Check out 3 secrets about Fifty Shades of Grey:
1. Finding the Screenwriter
American Psycho author Bret Easton Ellis tweeted in June 2012, “I’m putting myself out there to write the movie adaptation of ‘Fifty Shades of Grey’…” And he meant it, publicly lobbying via Twitter and telling whomever would listen that he wanted to adapt E.L. James’ book for the big screen.
“I read the book out of curiosity. If it had not been as big of a hit, I would not have picked it up,” Ellis later told Vanity Fair. “I realized, Oh, this isn’t well written. It isn’t a good book. But this is a really good story, and it would make a really good movie.”
Instead, Universal’s Focus Features went with Kelly Marcel, who had penned the screenplay for Saving Mr. Banks—about Walt Disney’s struggle to get Mary Poppins author P.L. Travers to let him make a movie about her magical nanny. The Wolverine scribe Mark Bomback was brought in to polish the Fifty Shades script in late October 2013.
“I had never been on a project with that much secrecy around it,” Bomback later told The Hollywood Reporter about the experience. “The set was on lockdown, and it was just really fascinating.

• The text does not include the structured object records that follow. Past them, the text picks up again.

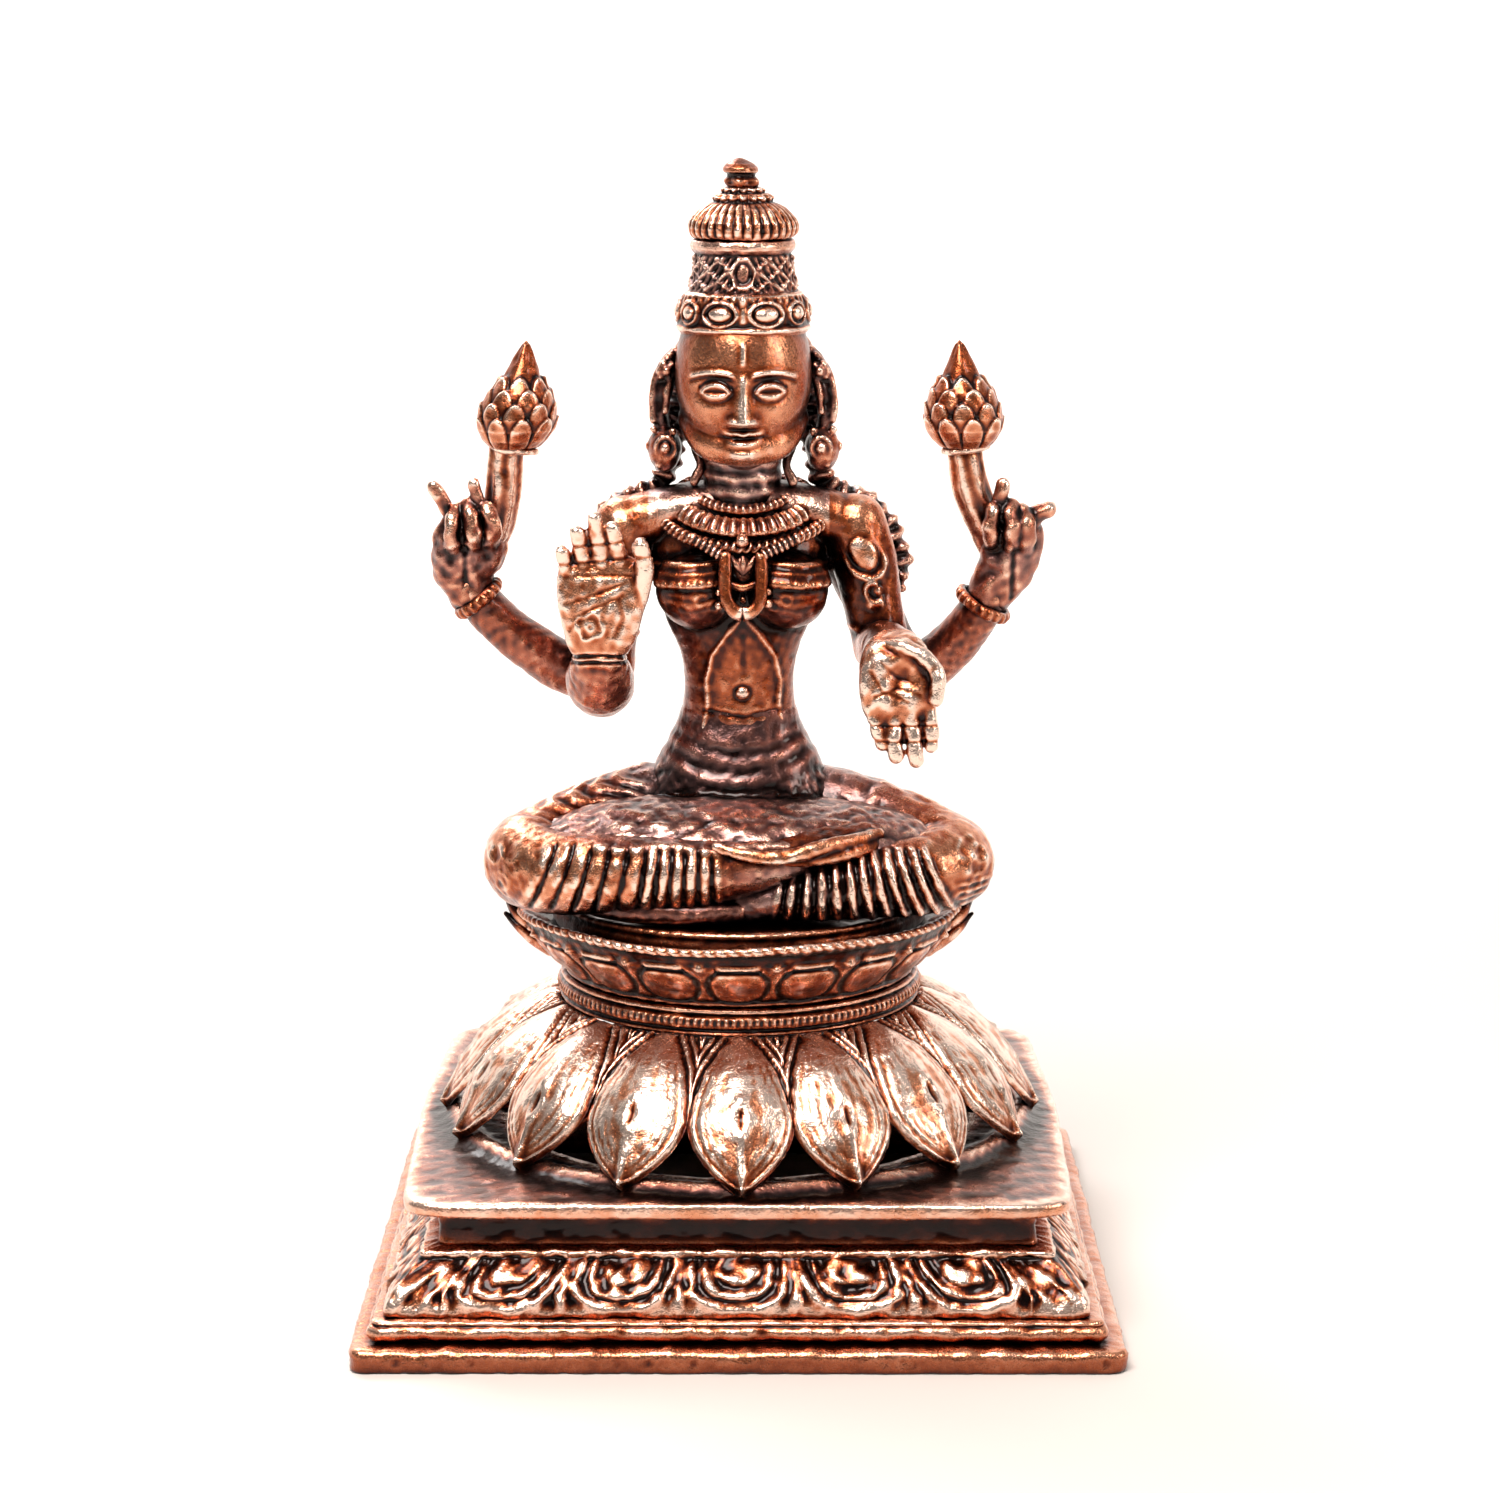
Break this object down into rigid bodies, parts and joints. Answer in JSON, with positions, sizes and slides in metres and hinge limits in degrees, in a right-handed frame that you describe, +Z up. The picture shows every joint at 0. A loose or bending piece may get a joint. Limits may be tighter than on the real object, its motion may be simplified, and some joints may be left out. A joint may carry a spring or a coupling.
{
  "type": "seated deity statuette",
  "caption": "Cast copper figurine: a crowned four-armed figure seated cross-legged on a round lotus throne with a stepped square base.",
  "frame": {"origin": "centre of the square base on the table plane", "axes": "+Z up, -Y the way the figure faces, +X to the right of a viewer who stands in front of it"},
  "size_m": [0.0986, 0.0986, 0.15],
  "materials": {
    "polished_copper": "polished high spots over brown copper",
    "patinated_copper": "dark brown patina"
  },
  "bodies": {
    "root": {"plinth_foot": "polished_copper", "plinth_torus": "polished_copper", "plinth_petal_band": "patinated_copper", "plinth_neck": "patinated_copper", "plinth_slab": "polished_copper", "lotus_dome": "patinated_copper", "lotus_petal_01": "polished_copper", "lotus_petal_02": "polished_copper", "lotus_petal_03": "polished_copper", "lotus_petal_04": "polished_copper", "lotus_petal_05": "polished_copper", "lotus_petal_06": "polished_copper", "lotus_petal_07": "polished_copper", "lotus_petal_08": "polished_copper", "lotus_petal_09": "polished_copper", "lotus_petal_10": "polished_copper", "lotus_petal_11": "polished_copper", "lotus_petal_12": "polished_copper", "lotus_petal_13": "polished_copper", "lotus_petal_14": "polished_copper", "lotus_petal_15": "polished_copper", "lotus_petal_16": "polished_copper", "neck_ring": "polished_copper", "lotus_seat": "polished_copper", "seat_cushion": "patinated_copper", "leg_right": "polished_copper", "foot_right": "polished_copper", "leg_left": "polished_copper", "foot_left": "patinated_copper", "waist_cloth": "patinated_copper", "torso": "polished_copper", "head": "polished_copper", "necklace": "polished_copper", "pendant": "polished_copper", "breast_band": "patinated_copper", "band_clasp": "polished_copper", "upper_arm_front_right": "polished_copper", "forearm_front_right": "polished_copper", "hand_front_right": "polished_copper", "upper_arm_front_left": "polished_copper", "forearm_front_left": "polished_copper", "hand_front_left": "polished_copper", "armlet_right": "polished_copper", "armlet_left": "polished_copper", "diadem": "polished_copper", "crown_body": "polished_copper", "crown_cushion": "polished_copper", "crown_finial": "polished_copper", "earring_right": "polished_copper", "hair_right": "patinated_copper", "earring_left": "polished_copper", "hair_left": "patinated_copper", "arm_rear_right": "polished_copper", "hand_rear_right": "polished_copper", "bracelet_rear_right": "polished_copper", "lotus_bud_right": "polished_copper", "arm_rear_left": "polished_copper", "hand_rear_left": "polished_copper", "bracelet_rear_left": "polished_copper", "lotus_bud_left": "polished_copper"}
  },
  "joints": []
}
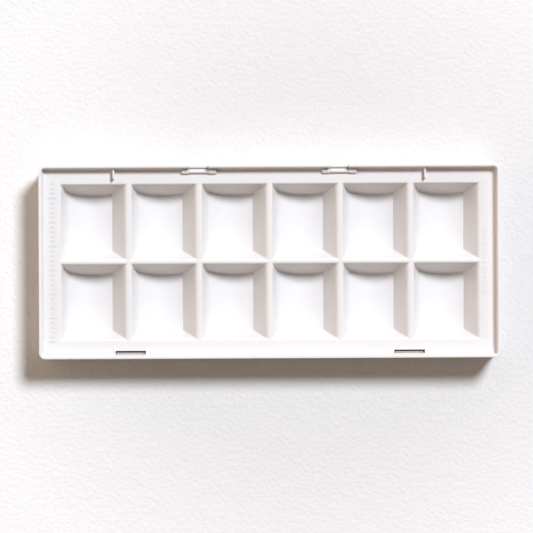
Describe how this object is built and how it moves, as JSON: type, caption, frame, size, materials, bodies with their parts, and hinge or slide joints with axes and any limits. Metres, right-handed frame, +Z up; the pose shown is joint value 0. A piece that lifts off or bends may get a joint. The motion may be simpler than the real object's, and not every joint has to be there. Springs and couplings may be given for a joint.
{
  "type": "wet palette",
  "caption": "Hinged wet palette: tray of rectangular paint wells over a shallow reservoir with sponge mat, hydration sheet, seal ring, pin hinges and snap latches.",
  "frame": {"origin": "under the middle of the object, on the plane the feet rest on", "axes": "+X along the long side to the right, +Y to the back where the hinges are, +Z up"},
  "size_m": [0.231, 0.097, 0.023],
  "materials": {
    "white_plastic": "glossy white injection moulding, faint moulding ripple",
    "sponge": "open-cell cellulose sponge sheet, matte and porous",
    "membrane": "hydration paper, matte and slightly fibrous",
    "silicone": "soft silicone, satin",
    "pin_steel": "drawn stainless wire",
    "foot_rubber": "matte non-slip rubber"
  },
  "bodies": {
    "reservoir": {"reservoir_tray": "white_plastic", "sponge_mat": "sponge", "membrane_sheet": "membrane", "seal_gasket": "silicone", "hinge_pin_left": "pin_steel", "hinge_pin_right": "pin_steel", "foot_front_left": "foot_rubber", "foot_front_right": "foot_rubber", "foot_back_left": "foot_rubber", "foot_back_right": "foot_rubber"},
    "tray": {"well_tray": "white_plastic"},
    "left_latch": {"latch_left": "white_plastic"},
    "right_latch": {"latch_right": "white_plastic"}
  },
  "joints": [
    {"name": "tray_hinge", "type": "hinge", "parent": "reservoir", "child": "tray", "pos_m": [0, 0.04515, 0.0187], "axis": [-1, 0, 0], "range_deg": [0, 105]},
    {"name": "latch_left_flex", "type": "hinge", "parent": "reservoir", "child": "left_latch", "pos_m": [-0.0698, -0.0456, 0.0013], "axis": [-1, 0, 0], "range_deg": [0, 2], "stiffness_Nm_per_rad": 0.35},
    {"name": "latch_right_flex", "type": "hinge", "parent": "reservoir", "child": "right_latch", "pos_m": [0.0698, -0.0456, 0.0013], "axis": [-1, 0, 0], "range_deg": [0, 2], "stiffness_Nm_per_rad": 0.35}
  ]
}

I was able to watch something that everybody was speculating about sort of unfold in front of me.”
2. Angelina Jolie as Anastasia Steele?
There came word in June 2012 that Angelina Jolie had—if there was any truth to the rumor at all—perhaps had an informal discussion about directing the movie, having made her feature directorial debut in 2011 with Land of Milk and Honey.
Jolie went with the adaptation of Unbroken—the beyond-inspiring story of Olympic athlete turned World War II pilot Louis Zamperini, who crashed, survived 47 days floating in a life raft and then survived a POW camp—for her follow-up project instead.

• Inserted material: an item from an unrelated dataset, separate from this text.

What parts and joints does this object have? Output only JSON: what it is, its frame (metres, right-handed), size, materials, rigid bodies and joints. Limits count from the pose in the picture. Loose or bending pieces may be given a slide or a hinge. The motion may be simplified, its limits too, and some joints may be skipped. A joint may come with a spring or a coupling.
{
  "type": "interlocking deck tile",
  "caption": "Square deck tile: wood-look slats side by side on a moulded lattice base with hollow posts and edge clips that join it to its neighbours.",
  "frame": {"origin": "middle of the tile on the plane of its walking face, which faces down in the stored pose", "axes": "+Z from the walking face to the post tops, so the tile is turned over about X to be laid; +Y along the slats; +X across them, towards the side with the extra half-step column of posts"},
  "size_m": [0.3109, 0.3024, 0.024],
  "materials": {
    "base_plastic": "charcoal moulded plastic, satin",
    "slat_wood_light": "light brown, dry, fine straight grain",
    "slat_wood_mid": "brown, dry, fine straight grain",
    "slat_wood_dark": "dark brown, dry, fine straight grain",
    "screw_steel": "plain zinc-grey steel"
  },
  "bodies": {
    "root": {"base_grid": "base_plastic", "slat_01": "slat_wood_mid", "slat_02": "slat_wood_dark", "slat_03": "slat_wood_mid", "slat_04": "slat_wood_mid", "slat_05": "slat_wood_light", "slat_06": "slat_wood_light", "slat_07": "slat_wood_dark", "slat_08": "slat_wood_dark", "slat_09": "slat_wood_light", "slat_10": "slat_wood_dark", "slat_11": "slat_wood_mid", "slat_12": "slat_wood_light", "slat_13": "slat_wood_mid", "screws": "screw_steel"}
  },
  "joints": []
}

Gus Van Sant, who like Bret Easton Ellis pictured a more graphic, possibly NC-17 film, and Danish director Susanne Bier were the last two names on a shortlist that James and Focus Features had whittled down—but producer Michael De Luca had been a producer on a movie Sam Taylor-Johnson was going to do before it fell apart, and suggested she take a meeting about Fifty Shades.

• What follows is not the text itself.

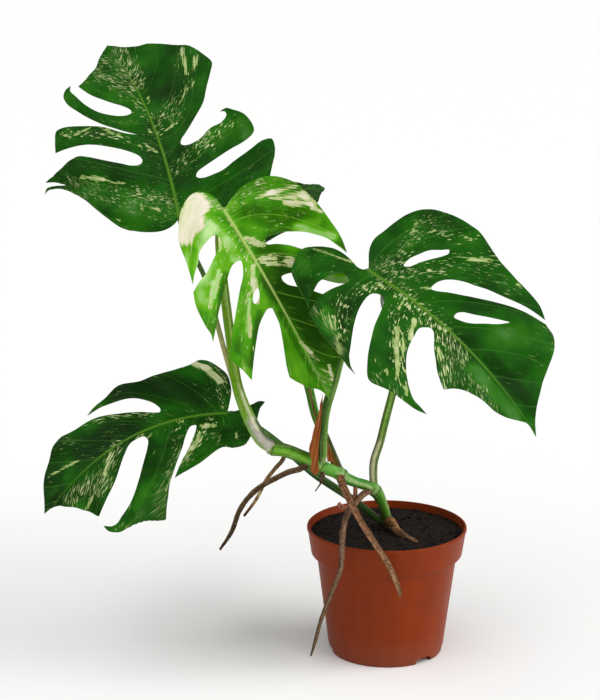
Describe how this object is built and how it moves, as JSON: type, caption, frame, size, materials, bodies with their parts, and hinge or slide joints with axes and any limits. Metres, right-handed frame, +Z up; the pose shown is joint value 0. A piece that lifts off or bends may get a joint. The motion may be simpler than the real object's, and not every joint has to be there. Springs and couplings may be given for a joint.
{
  "type": "potted monstera plant",
  "caption": "Variegated monstera with split leaves on long stalks, creeping stem and aerial roots, growing in a round terracotta-coloured nursery pot.",
  "frame": {"origin": "middle of the pot's foot, on the surface the pot stands on", "axes": "+Z up, +Y away from the side the leaves face, +X to the right of that side; the stem leans to -X"},
  "size_m": [0.4647, 0.3607, 0.5593],
  "materials": {
    "pot": "satin moulded plastic, terracotta colour",
    "soil": "moist dark peat mix",
    "stem": "smooth green bark with pale node rings",
    "stalk": "smooth waxy green",
    "pale_stalk": "smooth waxy green, striped with cream and pink",
    "root": "rough brown root bark",
    "sheath": "dry, papery, rust brown",
    "leaf": "glossy dark green, speckled with cream",
    "young_leaf": "glossy yellow-green with cream patches"
  },
  "bodies": {
    "root": {"pot": "pot", "soil": "soil", "stem": "stem", "petiole_a": "stalk", "petiole_b": "pale_stalk", "petiole_c": "stalk", "petiole_d": "stalk", "petiole_e": "stalk", "petiole_f": "stalk", "leaf_a": "leaf", "leaf_b": "young_leaf", "leaf_c": "leaf", "leaf_d": "leaf", "leaf_e": "leaf", "leaf_f": "leaf", "root_a": "root", "root_b": "root", "root_c": "root", "root_d": "root", "root_e": "root", "root_nub": "root", "root_stub": "root", "sheath_a": "sheath", "sheath_b": "sheath"}
  },
  "joints": []
}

Asked how she’d handle the book series’ rabid fandom, she mentioned that her last movie, Nowhere Boy, had been about the Beatles. And she was hired.
3. Charlie Hunnam as Christian Grey?
Casting rumors ran rampant as to who would play Christian and Ana (Matt Bomer was flattered; Emma Watson was not; Taylor-Johnson wanted Robert Pattinson), but Charlie Hunnam really was planning to make the film his next big project after Sons of Anarchy ended.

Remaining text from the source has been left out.